Our final event was an interpretation of Babette’s Feast at DenmarkHouse in the central business district.  At 6:30 we gathered in the bar area of the 3rd floor modern restaurant where we were served Australian Salinger brut sparkling wine and canapes.  The bubbly had a very nice, slightly honeyed ta.ste.  There were 3 or 4 canapes the best of which was cured trout mixed with a little cream cheese served on dark rye bread.  I think there were about 80 guests total and we were seated at two long tables in the main restaurant.  The restaurant style is I suppose Danish modern with clean lines in wood and glass. The table was set with many glasses of assorted sizes and white plates.  We introduced ourselves to the couples on either side of us and the head chef gave a little introduction.  The movie was projected silently with subtitles on a screen on side of the room.

Quail on puff pastry
Baba al rhum with fig
Our first course varied from the movie menu because apparently turtle is not readily available in Australia.  Instead the chef slow-cooked veal in a rich brown sauce and served it with cut up vegetables and a poached egg.  It was served with a dry amontillado sherry.  The second course were small blinis.  I’m not really sure what they were made of but they had a wonderfully silky texture and were served as small circles about a ½” thick on a bed of sour cream with a sprig of something green on top.  The accompanying champagne was Veuve Clicquot, just like in the movie!

Next up was the iconic stuffed quail in puff pastry.  In our case the little quails were stuffed with foie gras mixed with something and topped with a few shavings of black truffle.  They were nestled in a square box of puff pastry. Bowls of endive and frisee salad were placed along the table to share. This course was accompanied by red burgundy.  I’m not sure  how one is supposed to politely pick apart a quail, but I didn’t feel I needed to get every last bite off the bones given the overall quantity of food!
After a palate cleanser of Danish sparkling water (no, I could discern no difference between it and any other sparkling water), we moved to the dessert courses.  Almond babas with figs and rum syrup decorated with a few flower petals and big bowls of fruits.  Among the fruits was the ruby red dragon fruit, a new one for me.  It had a pleasant flavor and texture, not especially notable but very beautiful in a mixed bowl of fruit.  The babas came with a glass of Petit Guiraud Sauternes, a very distinctive, slightly sweet wine.  The wine aficionado to my right thought it might be corked, but the server gave him a new glass that he found much improved.  He sniffed Jake’s and thought it better and I couldn’t taste any difference between my glass and Jake’s. 

Finally, a board with 3 cheeses and a glass of cognac.  I was so stuffed at this point that I had very small samples of the brie, comte and blue cheese, but all were excellent.

So during this whole meal we were chatting with the couples on either side of us.  To my left was a couple from Sydney in Melbourne for his birthday.  They were both originally from Chile.  She had come over at age 12 with her parents who were looking for a better life.  He came over in his early 20s as a refugee escaping the Pinochet dictatorship.  He had studied acting and was fortunate to get into acting soon after arriving in Australia.  He teaches mostly now but had a successful career in theatre with some movie and tv roles as well.  They had met when she took an acting class he was either teaching or taking.  He also does woodworking and they are both well-traveled so it was fun chatting with them. 

To our right were 2 couples, upper class Melburnians who seemed to have known each other for a long time.

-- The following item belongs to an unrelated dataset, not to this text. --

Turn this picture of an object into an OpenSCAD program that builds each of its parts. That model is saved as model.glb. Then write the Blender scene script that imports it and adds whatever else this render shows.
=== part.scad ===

The guy next to me works as a dentist and his wife teaches cooking classes.  She took my menu and wrote down a long list of expensive not to be missed restaurants in Melbourne.  The woman next to Jake invited us to her house for dinner on Wednesday, somewhat to her husband’s chagrin I think.  She was very chatty, poor Jake.  I got the impression they were all fairly liberal and one of their main concerns was the Chinese messing up the Australian real estate market making it too expensive for their kids to buy apartments in Melbourne.


On the way home we decided to walk the few blocks to Flinders Station, but the crowds were really heavy when we got to Swanston Street.  Then we noticed that the police had blocked off part of the street and were massing together.  Soon some of the crowd around us started running and the police took off after them wielding pepper spray and Jake pulled me back against the closest building.  When there was an opening we crossed the street to where people seemed calmer.  We couldn’t really tell what was going on so we got on the next tram home.  This morning we found out that two street gangs had planned to start a fight to purposely involve the police.  They had planned to do it earlier in the day but I guess couldn’t get enough momentum going.  There are a lot of people around because it is the Moomba festival, Melbourne’s Labor day weekend festival.